We are in the era of "treat yo' self" and "you deserve it," which is at odds with the attitudes and behaviors of many successful people.

What is will power? Ryder maps out three types of will found in psychoanalysis and how they relate to time. Freudian can be considered the "will to pleasure" based on your past, Adlerian is the "will to power (or superiority)" based around the present, and Frankl's logotherapy can be seen as the "will to meaning" based in part upon your future self.

He who has a why to live for can bear almost any how.

Friedrich Nietzsche

 

Will itself can be seen as motivations transformed into incentives, these incentives turn our choice into actions, and that in turn become our behaviors. These actions/behaviors show our values to the world, and thus it becomes who we are.

Part II

So, why do we do what we don't want to do... instead of doing what we say we want to do?

Ainslie discusses the Utilitarian and Cognitive camps to talk about 'satisfaction models'. A key point is to think of your internal desires as an internal marketplace, with different factions jockeying to win their reward.
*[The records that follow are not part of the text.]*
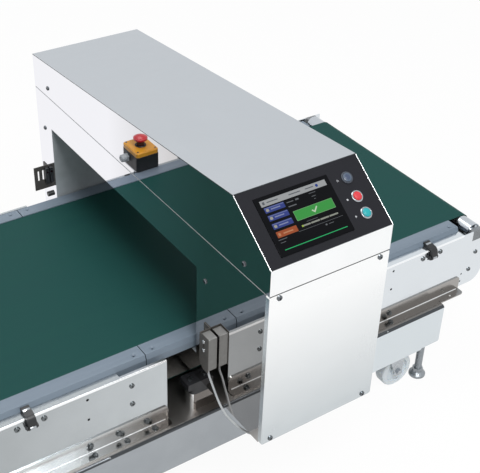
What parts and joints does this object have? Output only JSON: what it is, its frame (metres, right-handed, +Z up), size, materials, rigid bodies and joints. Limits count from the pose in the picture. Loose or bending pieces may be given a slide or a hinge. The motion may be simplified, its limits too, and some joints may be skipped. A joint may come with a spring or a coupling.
{
  "type": "conveyor metal detector",
  "caption": "Metal detector head with a passage round a through belt conveyor, on a wheeled base, with operator panel, emergency stop and product sensor.",
  "frame": {"origin": "on the floor, under the middle of the whole machine", "axes": "+X along the belt to the outfeed end, +Y across the belt away from the operator, +Z up"},
  "size_m": [1.51, 1.0366, 0.89],
  "materials": {
    "polished_stainless": "polished sheet",
    "satin_stainless": "satin sheet",
    "liner_plastic": "moulded",
    "copper_winding": "enamelled winding",
    "zinc_sheet": "zinc plated",
    "circuit_board": "solder resist",
    "panel_film": "fine textured film",
    "display_housing": "moulded",
    "display_glass": "clear over a lit display",
    "plated_collar": "bright plated",
    "button_blue_grey": "moulded",
    "button_red": "moulded",
    "button_cyan": "moulded",
    "dark_screw": "blackened",
    "gland_plastic": "moulded nylon",
    "dark_bracket": "anodised",
    "sensor_housing": "extruded and anodised",
    "cable_jacket": "extruded jacket",
    "reflector_plastic": "moulded",
    "frame_stainless": "bright sheet",
    "rail_plastic": "machined polyethylene",
    "bed_plastic": "machined polyethylene",
    "belt_green": "matt cover",
    "roller_steel": "turned and polished",
    "bearing_plastic": "moulded",
    "angle_steel": "mill finish",
    "bolt_steel": "plain",
    "insulating_block": "machined",
    "latch_black": "moulded",
    "stop_box_black": "moulded",
    "stop_lid_amber": "moulded",
    "stop_red": "moulded",
    "caster_zinc": "zinc plated",
    "wheel_nylon": "moulded nylon",
    "foot_steel": "zinc plated"
  },
  "bodies": {
    "frame": {"head_case": "polished_stainless", "hood": "satin_stainless", "front_cover": "polished_stainless", "rear_cover": "polished_stainless", "aperture_liner": "liner_plastic", "search_coils": "copper_winding", "control_chassis": "zinc_sheet", "control_board": "circuit_board", "power_supply": "zinc_sheet", "panel_fascia": "panel_film", "display_module": "display_housing", "display_glass": "display_glass", "button_collars": "plated_collar", "cover_screws": "dark_screw", "cable_glands": "gland_plastic", "sensor_brackets": "dark_bracket", "sensor_bar": "sensor_housing", "sensor_cable": "cable_jacket", "reflector": "reflector_plastic", "side_plates": "frame_stainless", "cross_ties": "frame_stainless", "side_rails": "rail_plastic", "end_beds": "frame_stainless", "tunnel_bed": "bed_plastic", "belt": "belt_green", "bearing_blocks": "bearing_plastic", "base_frame": "frame_stainless", "base_angles": "angle_steel", "frame_bolts": "bolt_steel", "insulating_bars": "insulating_block", "pedestals": "frame_stainless", "latch_bases": "latch_black", "stop_box": "stop_box_black", "stop_lid": "stop_lid_amber", "stop_bracket": "satin_stainless", "caster_plates": "caster_zinc"},
    "power_button_body": {"power_button": "button_blue_grey"},
    "stop_button_body": {"stop_button": "button_red"},
    "start_button_body": {"start_button": "button_cyan"},
    "stop_mushroom_body": {"stop_mushroom": "stop_red"},
    "drive_roller_body": {"drive_roller": "roller_steel"},
    "tail_roller_body": {"tail_roller": "roller_steel"},
    "infeed_snub_roller_body": {"infeed_snub_roller": "roller_steel"},
    "outfeed_snub_roller_body": {"outfeed_snub_roller": "roller_steel"},
    "latch_lever_1_body": {"latch_lever_1": "latch_black"},
    "caster_fork_1_body": {"caster_fork_1": "caster_zinc"},
    "caster_wheel_1_body": {"caster_wheel_1": "wheel_nylon"},
    "leveling_foot_1_body": {"leveling_foot_1": "foot_steel"},
    "latch_lever_2_body": {"latch_lever_2": "latch_black"},
    "caster_fork_2_body": {"caster_fork_2": "caster_zinc"},
    "caster_wheel_2_body": {"caster_wheel_2": "wheel_nylon"},
    "leveling_foot_2_body": {"leveling_foot_2": "foot_steel"},
    "latch_lever_3_body": {"latch_lever_3": "latch_black"},
    "caster_fork_3_body": {"caster_fork_3": "caster_zinc"},
    "caster_wheel_3_body": {"caster_wheel_3": "wheel_nylon"},
    "leveling_foot_3_body": {"leveling_foot_3": "foot_steel"},
    "latch_lever_4_body": {"latch_lever_4": "latch_black"},
    "caster_fork_4_body": {"caster_fork_4": "caster_zinc"},
    "caster_wheel_4_body": {"caster_wheel_4": "wheel_nylon"},
    "leveling_foot_4_body": {"leveling_foot_4": "foot_steel"}
  },
  "joints": [
    {"name": "power_button_press", "type": "slide", "parent": "frame", "child": "power_button_body", "axis": [0, 0.5893, -0.8079], "range_m": [0, 0.0025], "stiffness_N_per_m": 600},
    {"name": "stop_button_press", "type": "slide", "parent": "frame", "child": "stop_button_body", "axis": [0, 0.5893, -0.8079], "range_m": [0, 0.0025], "stiffness_N_per_m": 600},
    {"name": "start_button_press", "type": "slide", "parent": "frame", "child": "start_button_body", "axis": [0, 0.5893, -0.8079], "range_m": [0, 0.0025], "stiffness_N_per_m": 600},
    {"name": "stop_mushroom_press", "type": "slide", "parent": "frame", "child": "stop_mushroom_body", "axis": [0, 0, -1], "range_m": [0, 0.004], "stiffness_N_per_m": 2000},
    {"name": "drive_roller_spin", "type": "hinge", "parent": "frame", "child": "drive_roller_body", "pos_m": [0.718, 0.0945, 0.411], "axis": [0, 1, 0], "continuous": true},
    {"name": "tail_roller_spin", "type": "hinge", "parent": "frame", "child": "tail_roller_body", "pos_m": [-0.718, 0.0945, 0.411], "axis": [0, 1, 0], "continuous": true},
    {"name": "infeed_snub_roller_spin", "type": "hinge", "parent": "frame", "child": "infeed_snub_roller_body", "pos_m": [-0.262, 0.0945, 0.322], "axis": [0, 1, 0], "continuous": true},
    {"name": "outfeed_snub_roller_spin", "type": "hinge", "parent": "frame", "child": "outfeed_snub_roller_body", "pos_m": [0.262, 0.0945, 0.322], "axis": [0, 1, 0], "continuous": true},
    {"name": "caster_1_swivel", "type": "hinge", "parent": "frame", "child": "caster_fork_1_body", "pos_m": [-0.454, -0.257, 0.11], "axis": [0, 0, 1], "continuous": true},
    {"name": "caster_1_roll", "type": "hinge", "parent": "caster_fork_1_body", "child": "caster_wheel_1_body", "pos_m": [-0.489, -0.257, 0.05], "axis": [0, 1, 0], "continuous": true},
    {"name": "caster_2_swivel", "type": "hinge", "parent": "frame", "child": "caster_fork_2_body", "pos_m": [0.454, -0.257, 0.11], "axis": [0, 0, 1], "continuous": true},
    {"name": "caster_2_roll", "type": "hinge", "parent": "caster_fork_2_body", "child": "caster_wheel_2_body", "pos_m": [0.489, -0.257, 0.05], "axis": [0, 1, 0], "continuous": true},
    {"name": "caster_3_swivel", "type": "hinge", "parent": "frame", "child": "caster_fork_3_body", "pos_m": [-0.454, 0.446, 0.11], "axis": [0, 0, 1], "continuous": true},
    {"name": "caster_3_roll", "type": "hinge", "parent": "caster_fork_3_body", "child": "caster_wheel_3_body", "pos_m": [-0.489, 0.446, 0.05], "axis": [0, 1, 0], "continuous": true},
    {"name": "caster_4_swivel", "type": "hinge", "parent": "frame", "child": "caster_fork_4_body", "pos_m": [0.454, 0.446, 0.11], "axis": [0, 0, 1], "continuous": true},
    {"name": "caster_4_roll", "type": "hinge", "parent": "caster_fork_4_body", "child": "caster_wheel_4_body", "pos_m": [0.489, 0.446, 0.05], "axis": [0, 1, 0], "continuous": true},
    {"name": "leveling_foot_1_screw", "type": "slide", "parent": "frame", "child": "leveling_foot_1_body", "axis": [0, 0, 1], "range_m": [-0.012, 0.03]},
    {"name": "leveling_foot_2_screw", "type": "slide", "parent": "frame", "child": "leveling_foot_2_body", "axis": [0, 0, 1], "range_m": [-0.012, 0.03]},
    {"name": "leveling_foot_3_screw", "type": "slide", "parent": "frame", "child": "leveling_foot_3_body", "axis": [0, 0, 1], "range_m": [-0.012, 0.03]},
    {"name": "leveling_foot_4_screw", "type": "slide", "parent": "frame", "child": "leveling_foot_4_body", "axis": [0, 0, 1], "range_m": [-0.012, 0.03]},
    {"name": "latch_1_open", "type": "hinge", "parent": "frame", "child": "latch_lever_1_body", "pos_m": [-0.555, -0.2765, 0.407], "axis": [1, 0, 0], "range_deg": [0, 110]},
    {"name": "latch_2_open", "type": "hinge", "parent": "frame", "child": "latch_lever_2_body", "pos_m": [0.555, -0.2765, 0.407], "axis": [1, 0, 0], "range_deg": [0, 110]},
    {"name": "latch_3_open", "type": "hinge", "parent": "frame", "child": "latch_lever_3_body", "pos_m": [-0.555, 0.4655, 0.407], "axis": [-1, 0, 0], "range_deg": [0, 110]},
    {"name": "latch_4_open", "type": "hinge", "parent": "frame", "child": "latch_lever_4_body", "pos_m": [0.555, 0.4655, 0.407], "axis": [-1, 0, 0], "range_deg": [0, 110]}
  ],
  "couplings": [
    {"joint": "tail_roller_spin", "follows": "drive_roller_spin", "ratio": 1},
    {"joint": "infeed_snub_roller_spin", "follows": "drive_roller_spin", "ratio": 1.25},
    {"joint": "outfeed_snub_roller_spin", "follows": "drive_roller_spin", "ratio": 1.25}
  ]
}
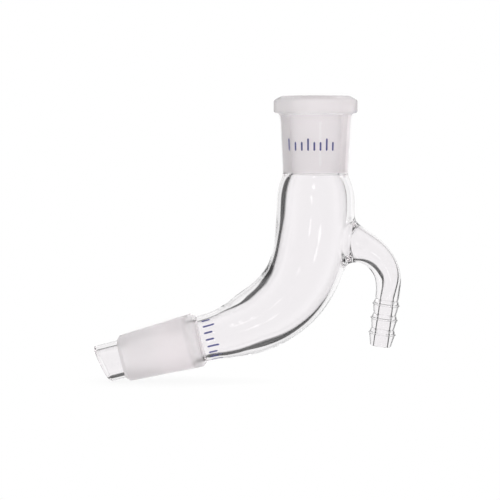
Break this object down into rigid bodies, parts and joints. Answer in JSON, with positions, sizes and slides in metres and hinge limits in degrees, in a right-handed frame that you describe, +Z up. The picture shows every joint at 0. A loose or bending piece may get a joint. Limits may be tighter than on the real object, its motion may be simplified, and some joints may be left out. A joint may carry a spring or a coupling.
{
  "type": "vacuum take-off adapter",
  "caption": "Bent glass take-off adapter: ground socket on top, ground cone with a slanted drip tip below, and a curved side arm with a serrated hose connector.",
  "frame": {"origin": "bottom centre of the overall box, level with the lowest edge of the drip tip", "axes": "+Z up along the socket axis, +X towards the side arm, -X towards the cone, and the adapter is mirror-symmetric about Y = 0"},
  "size_m": [0.106, 0.0288, 0.0985],
  "materials": {
    "clear_glass": "clear borosilicate glass, fire-polished",
    "ground_glass": "fine-ground frosted glass",
    "blue_enamel": "fired blue enamel ink of the printed tick marks"
  },
  "bodies": {
    "root": {"socket_joint": "ground_glass", "body_tube": "clear_glass", "side_arm": "clear_glass", "hose_barb": "clear_glass", "cone_joint": "ground_glass", "drip_tip": "clear_glass"}
  },
  "joints": []
}
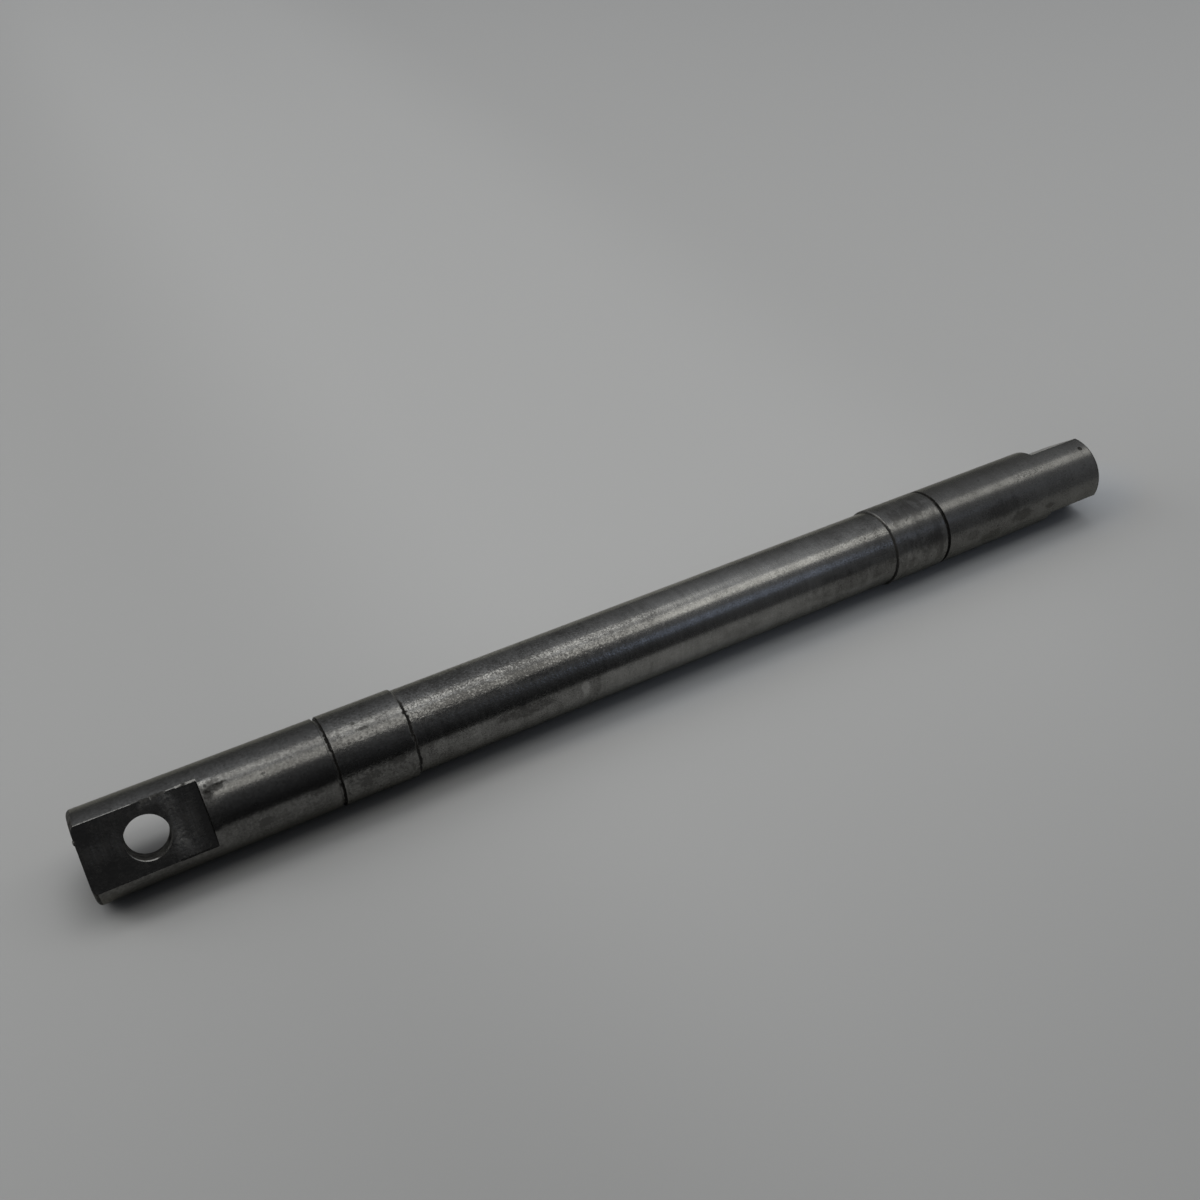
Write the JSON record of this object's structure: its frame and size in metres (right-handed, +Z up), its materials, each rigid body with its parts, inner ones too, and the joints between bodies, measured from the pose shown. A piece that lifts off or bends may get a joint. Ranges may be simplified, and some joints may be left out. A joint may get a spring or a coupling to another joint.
{
  "type": "crankshaft",
  "caption": "Straight steel crankshaft: ground bearing journals with retaining ring grooves, and flatted driving ends a quarter turn apart, the left one cross-drilled.",
  "frame": {"origin": "on the shaft's axis at mid-length", "axes": "+X along the shaft from the cross hole's end to the other end, +Z up as the shaft lies on its journals"},
  "size_m": [0.3404, 0.0254, 0.0254],
  "materials": {
    "shaft_steel": "bare steel: ground journals and ends, duller turned centre, dark milled flats"
  },
  "bodies": {
    "root": {"shaft": "shaft_steel"}
  },
  "joints": []
}
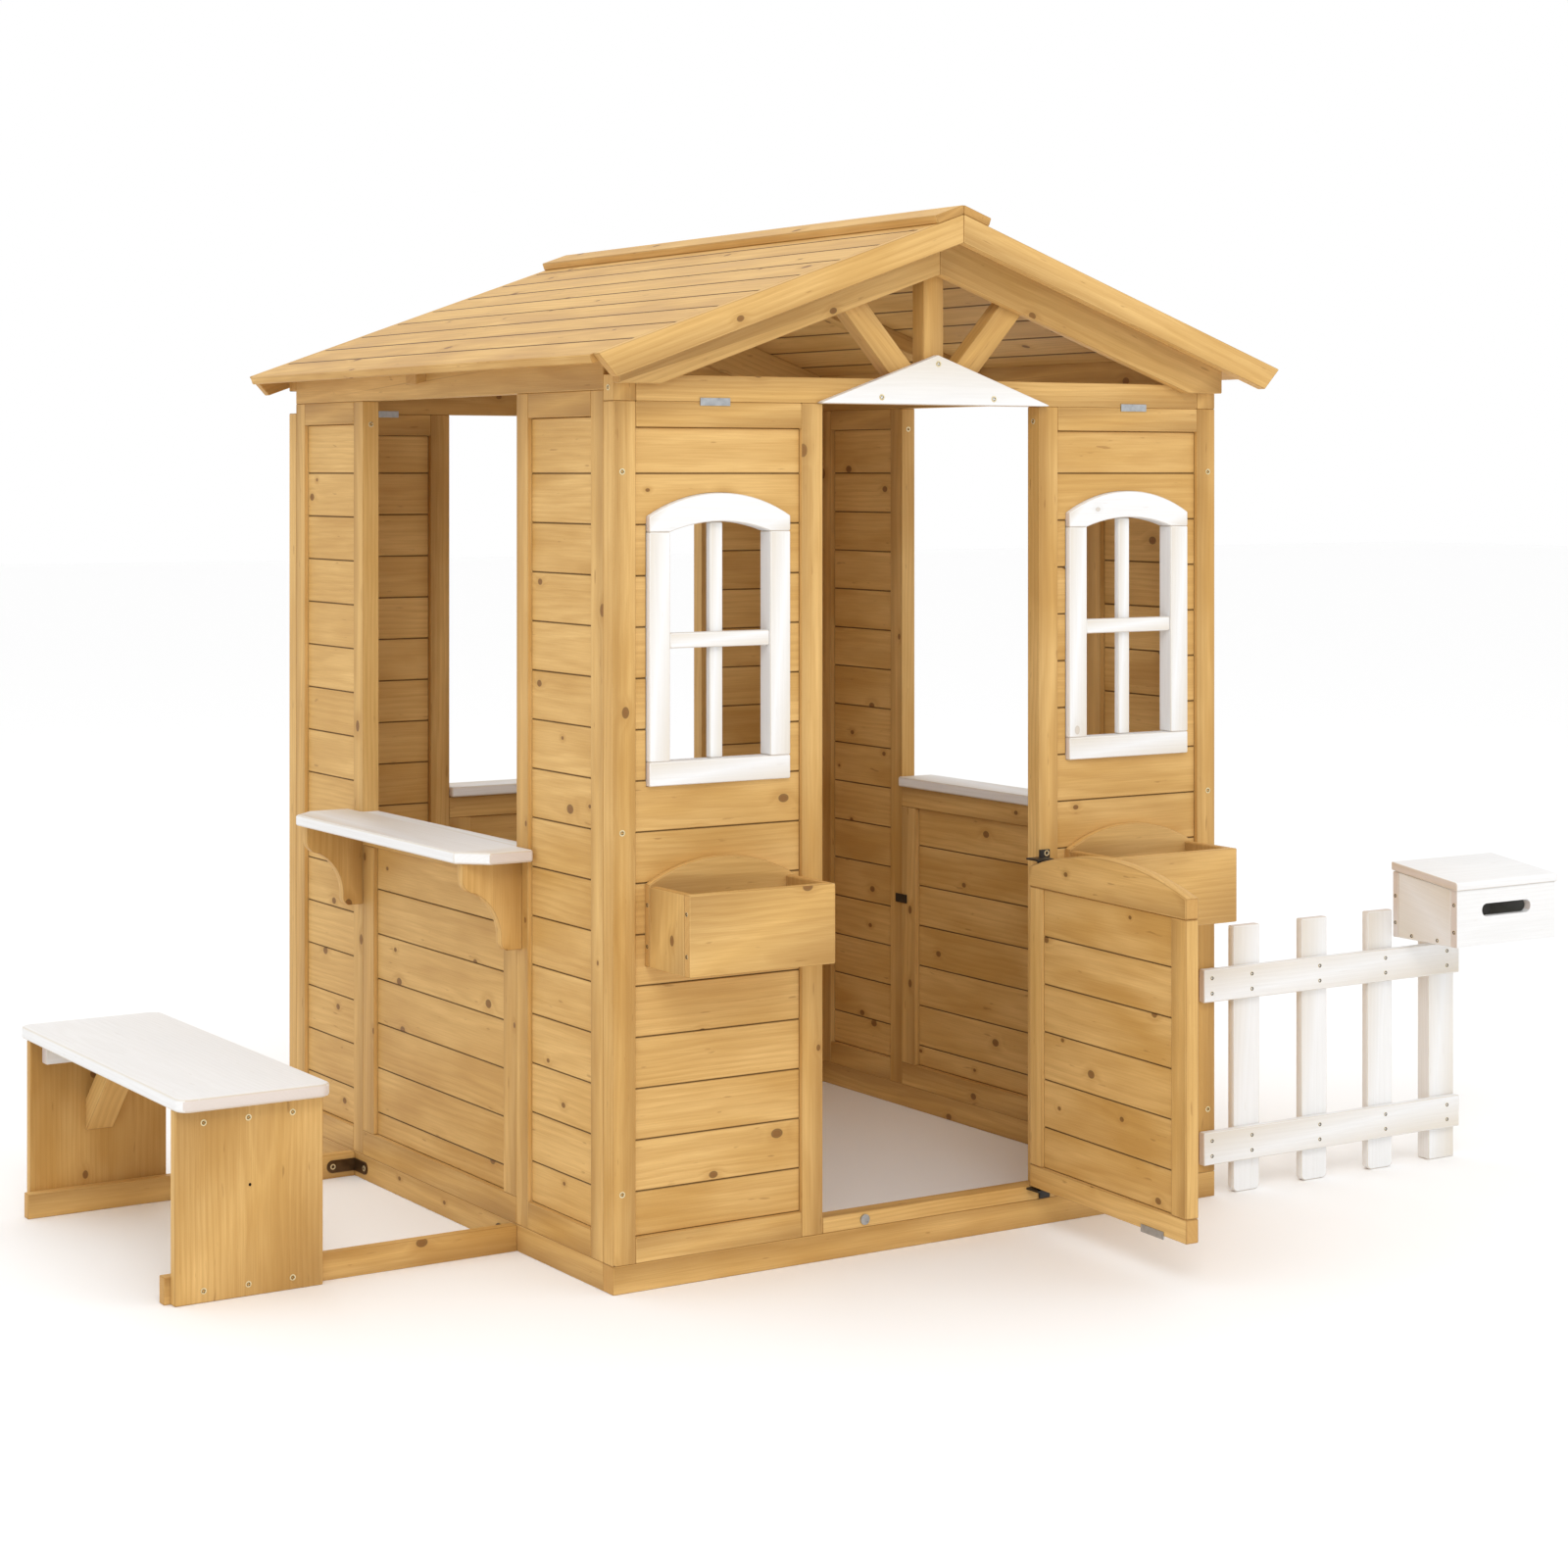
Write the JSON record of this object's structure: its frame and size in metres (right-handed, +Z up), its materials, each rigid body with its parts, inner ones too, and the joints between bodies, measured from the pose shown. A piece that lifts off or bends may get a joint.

This follows the same principles of an army or corporation, any large group, where commands can be issued, but it is up to the managers to motivate the underlings, and an underground economy is formed that actually determines what gets done.

Utilitarians tend to think in logically: we do what rewards us. Yet, there are several instances where we hurt ourselves, or do not follow logical principles. It is as if the current temptation is stronger than our ability to delay gratification.

This brings up the "survival function" where we discount the future for the present, complicating rewards by discounting their value over time. Humans, and animals, tend to pick the more immediate, and often poorer, reward rather than wait for the long-term reward that would allow us to achieve our stated goals.

This invokes the "pleasure principle" that is built into humans, and we must consider the role of reason vs. pleasure. If reason only exists to fulfill our desires, then we can't rely on it to thwart our desires... unless we weaponize our desire. We must have a bigger, better, stronger desire that allows us to displace the short-term weak rewards we crave.

As well, we can, with forethought, plan around our future failures. If we know we will be tempted, we can, like Odysseus, plan around our temptations, but this does not work when temptation or instinct is sprung upon you.

Part III

Taking a closer look at why we function the way we do, Ainslie points out "exponential discounts" versus "hyperbolic discounts." Humans tend towards hyperbolic, but someone like a banker looks long-term and realizes that if rates stay steady the long-term game wins. The banker can then take advantage of the hyperbolic person who values something strongly in the immediate moment without planning ahead.

The banker is an example of a long-term rewards thinker, and the hyperbolic is the rest of us reacting to our immediate need. Ainslie brings up that rewards and pleasures are not the same thing. Rewards are behaviors that you repeat, and they may be painful, while pleasures tend to be desire fulfillment.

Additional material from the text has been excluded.